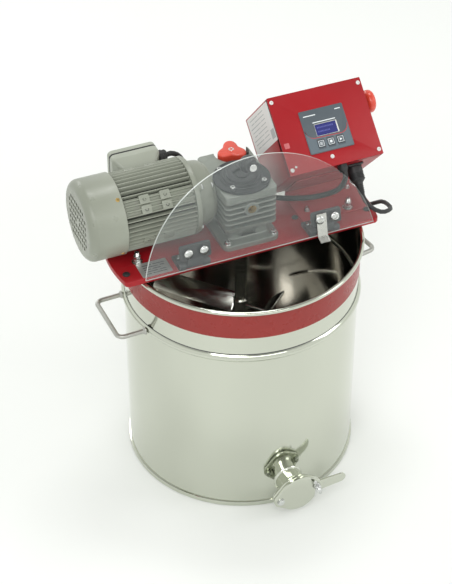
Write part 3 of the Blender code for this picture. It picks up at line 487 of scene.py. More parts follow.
def smooth_route(points, step):
    """Points about one step apart on a Catmull-Rom curve, with straight first and last runs."""
    path = [Vector(p) for p in points]
    path = [path[0] * 2 - path[1]] + path + [path[-1] * 2 - path[-2]]
    fine = []
    for a, b, c, d in zip(path, path[1:], path[2:], path[3:]):
        for k in range(16):
            t = k / 16
            fine.append(0.5 * (2 * b + (c - a) * t + (2 * a - 5 * b + 4 * c - d) * t * t
                + (3 * b - a - 3 * c + d) * t ** 3))
    fine.append(path[-2])
    length = sum((q - p).length for p, q in zip(fine, fine[1:]))
    count = max(2, round(length / step))
    out = [fine[0]]
    walked = 0
    for p, q in zip(fine, fine[1:]):
        piece = (q - p).length
        while len(out) < count and walked + piece >= length * len(out) / count:
            out.append(p.lerp(q, (length * len(out) / count - walked) / piece))
        walked += piece
    out.append(fine[-1])
    return out


def stands_for(ob, *nodes):
    """The object rides with, and is shown instead of, these CAD nodes."""
    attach(ob, BODY_OF[nodes[0]])
    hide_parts(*nodes)


def belongs(ob, body):
    """The object rides with a body but stands for no CAD node."""
    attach(ob, body)


# ---------------------------------------------------------------- camera, lights and floor

# In metres, and the lens in millimetres
CAMERA_AT = Vector((-0.954, -2.172, 2.2488))
CAMERA_TO = Vector((-0.02345, 0.01, 0.31626))
LENS, SENSOR = 109.69, 36
LAMPS_TO = Vector((0, 0, 0.3))
# Height of the view direction and brightness there, between the colours at the horizon and overhead
SKY_LOW, SKY_HIGH = (0.97, 0.99, 0.95, 1), (0.44, 0.445, 0.42, 1)
SKY_STEPS = ((0.4, 0.96), (0.64, 0.88), (0.76, 0.58), (0.86, 0.46))
# Name, place, width and height in metres, and power in watts
SOFT_BOXES = (("key", (-1.6, -2.2, 3.2), 1.6, 1.6, 34), ("fill", (2.8, -1.4, 2.2), 1.2, 1.8, 17),
              ("top", (0.4, 0.9, 3.4), 1, 0.6, 20), ("back", (-0.6, 3.2, 1.8), 1.6, 1, 15),
              ("front", (-0.35, -2.55, 2.4), 2.6, 0.35, 12))


def studio():
    """A long lens from above the front left, soft boxes, and a pale floor."""
    data = bpy.data.cameras.new("camera")
    data.lens = LENS
    data.sensor_width = SENSOR
    data.clip_end = 50
    camera = bpy.data.objects.new("camera", data)
    camera.location = CAMERA_AT
    camera.rotation_mode = "QUATERNION"
    camera.rotation_quaternion = (CAMERA_TO - CAMERA_AT).to_track_quat("-Z", "Y")
    link(camera)
    bpy.context.scene.camera = camera

    world = bpy.data.worlds.new("studio")
    world.use_nodes = True
    nodes, links = world.node_tree.nodes, world.node_tree.links
    sky = nodes.new("ShaderNodeTexCoord")
    height = nodes.new("ShaderNodeSeparateXYZ")
    links.new(sky.outputs["Generated"], height.inputs["Vector"])
    ramp = nodes.new("ShaderNodeValToRGB")
    stops = ramp.color_ramp.elements
    stops[0].color, stops[1].color = SKY_LOW, SKY_HIGH
    for place, shade in SKY_STEPS:
        stops.new(place).color = (shade, shade * 1.02, shade * 0.98, 1)
    links.new(height.outputs["Z"], ramp.inputs["Fac"])
    links.new(ramp.outputs["Color"], nodes["Background"].inputs["Color"])
    nodes["Background"].inputs["Strength"].default_value = 1
    bpy.context.scene.world = world
    bpy.context.scene.view_settings.view_transform = "Standard"

    for name, at, wide, tall, power in SOFT_BOXES:
        light = bpy.data.lights.new(name, "AREA")
        light.shape = "RECTANGLE"
        light.size = wide
        light.size_y = tall
        light.energy = power
        lamp = bpy.data.objects.new(name, light)
        lamp.location = at
        lamp.rotation_mode = "QUATERNION"
        lamp.rotation_quaternion = (LAMPS_TO - Vector(at)).to_track_quat("-Z", "Y")
        link(lamp)

    floor = block("studio_floor", (-9000, -9000, -12), (9000, 9000, -0.4), "studio_floor")


# ---------------------------------------------------------------- drum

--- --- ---

__Short problem__. Your task is to output exactly the lines from the one with "attach(ob, BODY_OF[nodes[0]])" through the one with "bpy.context.scene.camera = camera", counting both ends.

__Solution to this exercise__.
    attach(ob, BODY_OF[nodes[0]])
    hide_parts(*nodes)


def belongs(ob, body):
    """The object rides with a body but stands for no CAD node."""
    attach(ob, body)


# ---------------------------------------------------------------- camera, lights and floor

# In metres, and the lens in millimetres
CAMERA_AT = Vector((-0.954, -2.172, 2.2488))
CAMERA_TO = Vector((-0.02345, 0.01, 0.31626))
LENS, SENSOR = 109.69, 36
LAMPS_TO = Vector((0, 0, 0.3))
# Height of the view direction and brightness there, between the colours at the horizon and overhead
SKY_LOW, SKY_HIGH = (0.97, 0.99, 0.95, 1), (0.44, 0.445, 0.42, 1)
SKY_STEPS = ((0.4, 0.96), (0.64, 0.88), (0.76, 0.58), (0.86, 0.46))
# Name, place, width and height in metres, and power in watts
SOFT_BOXES = (("key", (-1.6, -2.2, 3.2), 1.6, 1.6, 34), ("fill", (2.8, -1.4, 2.2), 1.2, 1.8, 17),
              ("top", (0.4, 0.9, 3.4), 1, 0.6, 20), ("back", (-0.6, 3.2, 1.8), 1.6, 1, 15),
              ("front", (-0.35, -2.55, 2.4), 2.6, 0.35, 12))


def studio():
    """A long lens from above the front left, soft boxes, and a pale floor."""
    data = bpy.data.cameras.new("camera")
    data.lens = LENS
    data.sensor_width = SENSOR
    data.clip_end = 50
    camera = bpy.data.objects.new("camera", data)
    camera.location = CAMERA_AT
    camera.rotation_mode = "QUATERNION"
    camera.rotation_quaternion = (CAMERA_TO - CAMERA_AT).to_track_quat("-Z", "Y")
    link(camera)
    bpy.context.scene.camera = camera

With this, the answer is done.